Это была бы революция. С точки зрения маргинализации дикой природы Англия представляет собой крайность: там вообще не осталось крупных наземных хищников и очень мало относительно нетронутых мест. Даже спастись от светового загрязнения не так просто. Англия – густонаселенная страна, усеянная городками и деревушками, и две трети земель там сельскохозяйственные. Большие леса веками вырубают ради лесоматериалов и под фермы. Первый в Великобритании национальный парк был создан лишь в 1951 году. Сейчас леса частично восстановились и покрывают 11 % страны – по сравнению с 5 % столетие назад, – но это все равно меньше, чем почти в любой европейской стране. Более того, новый лес в основном представляет собой посадки, которые не очень хорошо подходят животным, а другие места обитания, крайне важные для различных видов, в том числе вересковые пустоши, травянистые поля и луга, не восстанавливают. В надлежащем состоянии находится лишь половина английских «мест особого научного интереса» – подразумевается, что они наиболее ценны для дикой природы. По крайней мере, таковы оценки, потому что половину из них уже несколько лет не проверяли: за их содержание отвечает Natural England, а этому органу за последнее десятилетие урезали финансирование почти на три четверти. С 1970 года по всей Британии ситуация усугубляется в удручающем темпе: простая численность животных сократилась на 13 % и, вероятно, продолжает падение. Почти половина представленных в Великобритании птиц и четверть сухопутных млекопитающих может исчезнуть с этих островов.
В тропиках освобождение земли – разделение сельского хозяйства и природы – лучший способ защитить животную жизнь. В Европе решением, вероятно, тоже будут не маленькие неэффективные фермы, которые пытаются одновременно производить продовольствие и помогать дикой природе, но плохо справляются и с тем и с другим. В то же время фермерство широко распространено в очень многих странах континента, и, возможно, поэтому выжившие здесь виды обычно более толерантны к сельскому хозяйству, чем тропические. Исследования в Великобритании и Польше показали, что некоторые виды птиц на фермах процветают, а после освобождения земли им приходится тяжело. Если учесть такие случаи, может быть, оптимальным вариантом было бы что-то среднее: сочетание некоторого числа природных заповедников, высокоинтенсивных предприятий и ферм, дружественных дикой природе. Могут сыграть свою роль даже небольшие клочки земли вроде тех, что принадлежат Хэнбери-Тенисону. Подобный подход поддержит фермеров, которые отказываются от вспашки и сокращают применение пестицидов, предоставляя тем самым коридоры для насекомых, птиц и млекопитающих. Беспахотное земледелие может повысить устойчивость к погодным крайностям и не всегда сильно снижает урожаи, так что для производства того же количества пищевых продуктов не потребуется намного больше пространства.

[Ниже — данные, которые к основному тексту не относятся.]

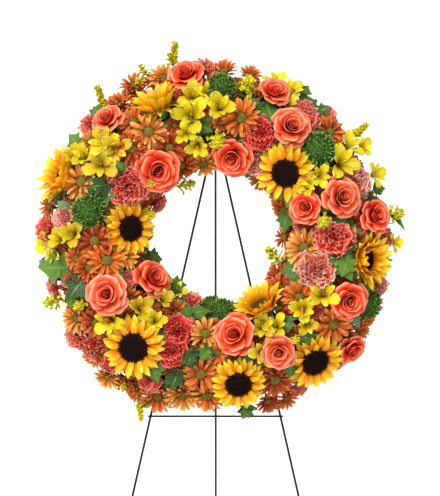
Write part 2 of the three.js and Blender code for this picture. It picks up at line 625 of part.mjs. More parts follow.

Для Хэнбери-Тенисона, которому сейчас около тридцати пяти, важно не только исцеление природы, но и то, что природа сама лечит человека. Он девять лет прослужил в британской армии, три раза ездил в командировки в Афганистан, а после увольнения несколько лет работал управленческим консультантом в Лондоне, изображая, что понимает в бизнесе больше, чем на самом деле. Ему было суждено унаследовать семейную ферму, но он плохо представлял себе, что это значит. А потом его посетило откровение. Он страдал от психических проблем и заметил, что созерцание этого дождевого леса приносит ему душевное спокойствие.
Посреди обезлесевших пространств именно на его ферме сохранился нетронутый участок с деревьями. Они избежали топора и цепной пилы, потому что склон был слишком крутой и скалистый. Место такое дикое, такое непохожее на все вокруг, что мне приходится постоянно напоминать себе о том, что мы по-прежнему в Англии. (Хэнбери-Тенисон со мной не согласен: мы в Корнуолле.) Я думаю, так могла бы выглядеть наша страна, если бы мы воспринимали диких животных так же серьезно, как в настоящее время относимся к мясу.